Incidentally, I know it can’t be easy to stand in front of a screen wearing ridiculous Amazon costumes and actually say the line “Take him to the pit of death!”, but it really says something about Amazon’s attention to detail that the lead Amazon actually cracks a smile during it and nobody could be bothered to do a second take. Or, maybe it’s more appropriate than it seems. Let’s find out. What’s in the Pit of Death?
In time-honoured tradition, Jason demonstrates to the suspicious Amazon women that he is not one of those violent, murderous kinds of men who means harm to Mother Nature and all her children by spearing the ant through its fucking thorax.

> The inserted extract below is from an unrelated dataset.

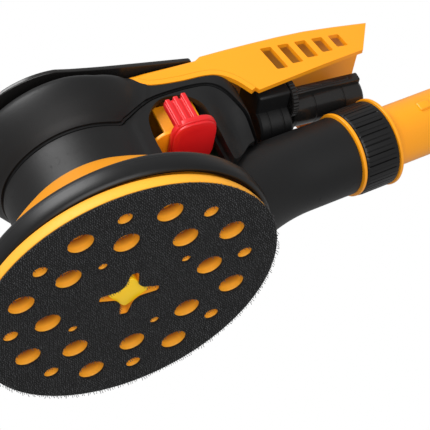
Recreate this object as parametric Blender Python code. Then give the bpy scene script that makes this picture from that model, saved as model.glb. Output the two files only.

As such, instead of killing him right back, they decide “OK, sure, whatever,” and give him the greatest gift that not much money in the 1990s could buy—a little more fan-service, and an ending so toe-curling, an army of podiatrists won’t be able to help you walk straight after watching it.
Oh. Good. Grief. So much awful, such little time. It’s somewhat hard to imagine Jason making an awesome life for himself in the City of Misandry here, single solitary tear or not, and if you’re wondering if Maya has done anything in this adventure to warrant him choosing her over the emerald, the answer is “haha, no.” The whole game ends with everything resolved but nothing actually accomplished; the secret of the Amazons remaining exactly that, when the whole thing could have been sorted out by shooting Sanchez in the neck with a blow-dart. And even then, it’s only a half-secret, since Allen was paid to come on this trip and his employers have no reason not to send another explorer.
Really, I suspect that Jason’s main reason to stay is that if he went back, he’d have to take another trip on a canoe. And suddenly his decision makes perfect sense. Goddamn, that minigame.
Not that there’s any shortage of ways to die elsewhere. SHOCK WARNING!
Be grateful that just a few years later, Access finally managed to twist its desire to create movie games into a genuinely great one—The Pandora Directive—and carve out a cult following that would ultimately allow for a new Tex Murphy. Amazon was a dreadful dreadful game, but as a series-killing Australian once said, things could get worser.